Depends on the profession. The company might shell out money for accounting to use excel. But PMs, engineers, TPMs, etc etc are likely to be told “hey we’re using google workplaces and aren’t going to buy you an excel license” unless you can make a very convincing case. That represents a shrinking pie for Excel even if specific professional use remains on Excel while everyone else moves on. Similar stuff happened with things like COBOL, IBM mainframes, etc. That’s why Microsoft competes with their 365 offering, but Google really put a dent in Microsoft’s near monopoly on OS+productivity tools that they built up and cemented in the 90s/early 00’s.
Equally I’ve never worked for a company in my life that uses office or 365. At most in one org the CFO and his direct report had office licenses for excel.
In working for a European company right now that is a pure google workspace shop. (Though I work remote and am not based in Europe myself.)
I’ve got zero idea how to use excel because I’ve simply never worked for an org that has deployed Microsoft products and I’m nearing 40.
Wild how different our experiences can be. I’d be totally open to trying out Microsoft products but it’s just never come up. In the same vein, I’ve never used windows in my career either (though I have administered windows server but that was only due to it being a requirement for some VMware stuff and it was treated like a leper.)
I started my career with Linux and most roles since have deployed/provided MacBooks with OSX.)
GSheets is the good enough factor and the collaborative features were baked in from the start. I feel like MS struggles a bit in that respect. Look at the instructions for collaborating in Excel: https://support.microsoft.com/en-us/office/collaborate-on-ex...
I’ve had the pleasure of investing many hours across excel and gsheets. I’m currently at an org that uses MS suite and excel collaboration across OneDrive & Sharepoint is almost seamless now as long as long as you’re on the cloud
But is the cloud version of Excel feature parity with the desktop for the pro users that claim that Google sheets isn't good enough? If the cloud version of Google sheets is the same as the cloud version of Excel, then that's not the same thing at all.
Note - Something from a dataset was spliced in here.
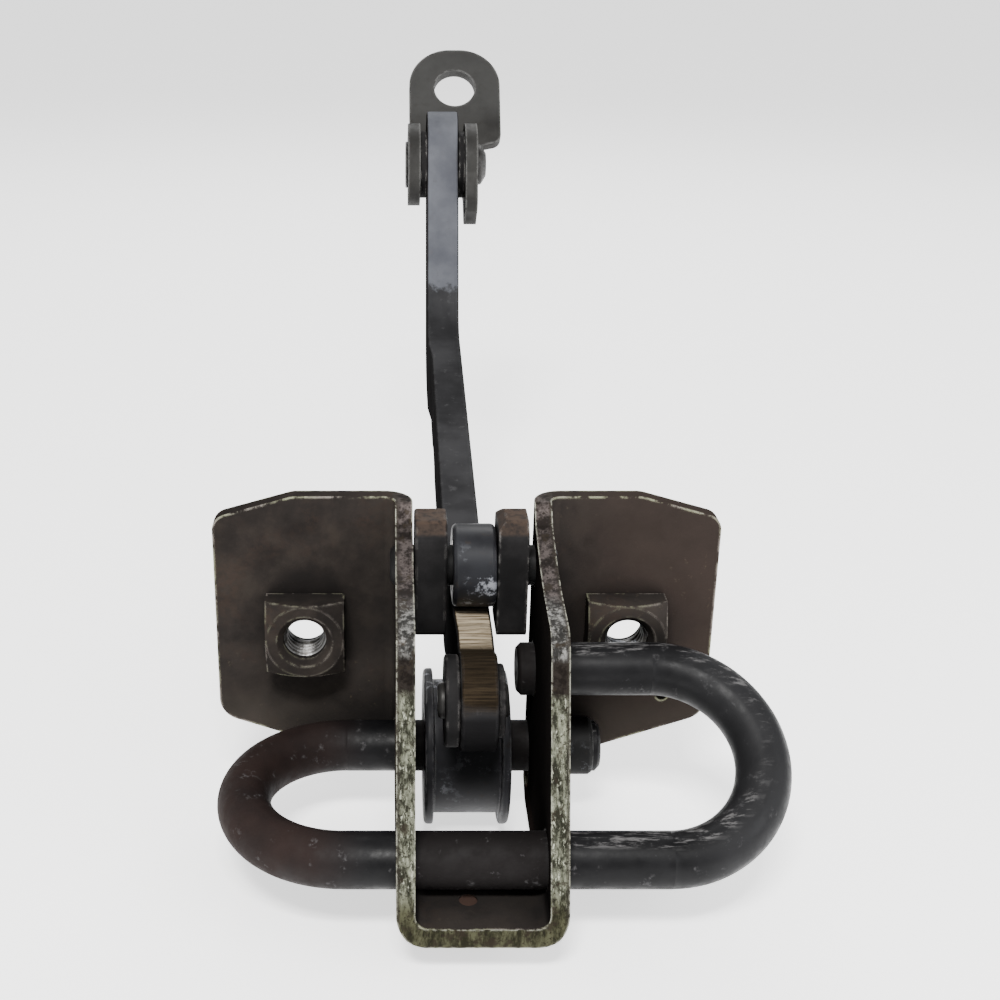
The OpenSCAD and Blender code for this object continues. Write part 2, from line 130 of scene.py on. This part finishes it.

Yes as long as you are running your spreadsheet on the desktop version. You can open them up on the browser version too which is total trash but you’ve got full functionality of your cloud spreadsheets while on the desktop app
I don't think people are remotely aware how Good MS tools are atm when it comes to collaboration and integration with their "other" suit of tools. Yes, it's ugly sharepoint under the hood somewhere, but for all intents and purposes it looks and works like magic when I'm collaborating in real-time with my coworkers over any sort of MS document. This whole "real time collaboration" comment as a reason to prefer some half-baked and confusing "GSheets" web app is frankly confusing.
Though, now that I think about it, it kind of makes sense: We are in an industry where the newcomers are being indoctrinated via evangelists and overall Schadenfreude, into using half-baked "IDEs" like VSCode.
Our team runs into errors (changes not syncing, etc.) on a regular basis 'collaborating' with Excel. definately doesn't work like magic in my experience.
I have private information in my files, and I don't want to share it with google. Google will scan it, use it for ad profiling, sell to whomever and store all commits for eternity. Quote probably government has access too.
And, of course, they will use it for AI training, which could be reverse-engineered in the future to extract training data.
Immediately focusing on the distinction between Microsoft Excel Proper and competing implementations with essentially similar functionality is so weird to me. I feel a fondness for this article despite not having used Microsoft Excel itself for like two decades. The point is the larger genre, and the empowerment of programming and data management capabilities it creates for regular users.
Not disagreeing, but I find it very ironic that there’s little difference in performance between Excel as a native app and as a web app. I don’t know if that mostly reflects the technical prowess of the web dev team or the inefficiencies of the native app.